Va infine posto in luce che la fattispecie all’esame si caratterizza per porsi nel suo svolgimento a cavaliere fra due distinti regimi giuridici: quello di cui al testo dell’art. 32 del D.Lgs. n. 286 del 1998 risultante dalle modifiche introdotte dall’art. 25 della L. 30 luglio 2002, n. 189 (Modifica alla normativa in materia di immigrazione e di asilo) e quello di cui al nuovo testo del medesimo art. 32 cit. come risultante dalle modificazioni scaturite dalla L. n. 94 del 2009.

Infatti, l’ingresso in Italia , il rilascio del permesso di soggiorno, il compimento della maggiore età e la richiesta di conversione del permesso di soggiorno, da parte dell’odierno ricorrente sono avvenuti in data anteriore alla modifica legislativa del 2009 mentre l’atto di diniego è intervenuto in epoca successiva.
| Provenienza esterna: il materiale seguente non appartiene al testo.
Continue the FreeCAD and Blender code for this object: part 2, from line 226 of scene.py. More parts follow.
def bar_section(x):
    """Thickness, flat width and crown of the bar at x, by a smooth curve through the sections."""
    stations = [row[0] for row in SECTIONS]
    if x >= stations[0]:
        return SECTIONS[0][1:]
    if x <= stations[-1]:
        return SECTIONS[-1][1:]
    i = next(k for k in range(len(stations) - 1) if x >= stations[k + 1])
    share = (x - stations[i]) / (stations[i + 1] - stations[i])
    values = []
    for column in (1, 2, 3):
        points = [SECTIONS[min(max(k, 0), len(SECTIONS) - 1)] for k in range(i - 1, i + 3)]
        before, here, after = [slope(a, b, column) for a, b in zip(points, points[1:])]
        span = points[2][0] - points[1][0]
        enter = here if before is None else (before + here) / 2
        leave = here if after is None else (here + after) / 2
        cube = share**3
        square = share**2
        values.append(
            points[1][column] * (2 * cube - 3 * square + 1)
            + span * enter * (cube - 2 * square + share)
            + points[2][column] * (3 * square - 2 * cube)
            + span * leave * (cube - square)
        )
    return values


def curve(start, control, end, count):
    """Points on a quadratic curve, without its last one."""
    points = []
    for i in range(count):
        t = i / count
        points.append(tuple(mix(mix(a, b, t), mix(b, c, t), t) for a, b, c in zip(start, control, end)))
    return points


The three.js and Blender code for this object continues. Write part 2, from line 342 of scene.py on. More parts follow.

Peraltro, la circostanza dell’emanazione dell’atto quando era entrata in vigore la nuova (più restrittiva) disciplina non può ipso fatto – in applicazione del principio tempus regit actum – comportare l’applicazione della stessa. Infatti, come è stato osservato dalla Corte costituzionale (cfr. l’ord. n. 326/11 e 222/11) : "già nella vigenza dell’art. 32, comma 1-bis, del D.Lgs. n. 286 del 1998, come aggiunto dal comma 1 dell’art. 25 della L. 30 luglio 2002, n. 189 (Modifica alla normativa in materia di immigrazione e di asilo), e prima della novella introdotta dalla L. n. 94 del 2009, il Consiglio di Stato (sezione VI, decisioni n. 3690 del 2007 e n. 2951 del 2009) riteneva l’impossibilità di applicare il comma 1-bis ai soggetti che avessero compiuto la maggiore età prima della entrata in vigore della L. n. 189 del 2002, ovvero nei due anni successivi, in quanto gli stessi non avrebbero potuto, in termini materiali e giuridici, partecipare ad un progetto di integrazione sociale e civile della durata minima di due anni prima del compimento della maggiore età, come previsto dal citato comma 1-bis;" soggiungendo la Corte "che tale orientamento giurisprudenziale è stato confermato anche con riguardo all’art. 32 del D.Lgs. n. 286 del 1998, come modificato dalla L. n. 94 del 2009 sia in grado di appello (Consiglio di Stato, sezione VI, ordinanze n. 2919 del 2010 e n. 4232 del 2010) che in primo grado (TAR Lazio, Sezione di Roma, sezione II quater, sentenza n. 2681 del 2011)".

Il ricorso va dunque accolto,con annullamento del decreto del Questore di Brescia indata 10.5.2010 cat. A12/Imm.ne/2010/2^Sez. cp.

Le spese del giudizio, liquidate come da dispositivo, vanno poste a carico della soccombente Amministrazione.

P.Q.M.

Il Tribunale Amministrativo Regionale per la Lombardia sezione staccata di Brescia (Sezione Prima) definitivamente pronunciando sul ricorso in epigrafe, lo accoglie e, per l’effetto, annulla l’atto impugnato.

Condanna la resistente Amministrazione al pagamento delle spese di giudizio a favore del ricorrente, che liquida in Euro 1000, oltre ad oneri di legge.

Ordina che la presente sentenza sia eseguita dall’autorità amministrativa.

Così deciso in Brescia nella camera di consiglio del giorno 14 dicembre 2011 con l’intervento dei magistrati:

Giuseppe Petruzzelli, Presidente

Sergio Conti, Consigliere, Estensore

Francesco Gambato Spisani, Primo Referendario

Testo non ufficiale. La sola stampa del bollettino ufficiale ha carattere legale.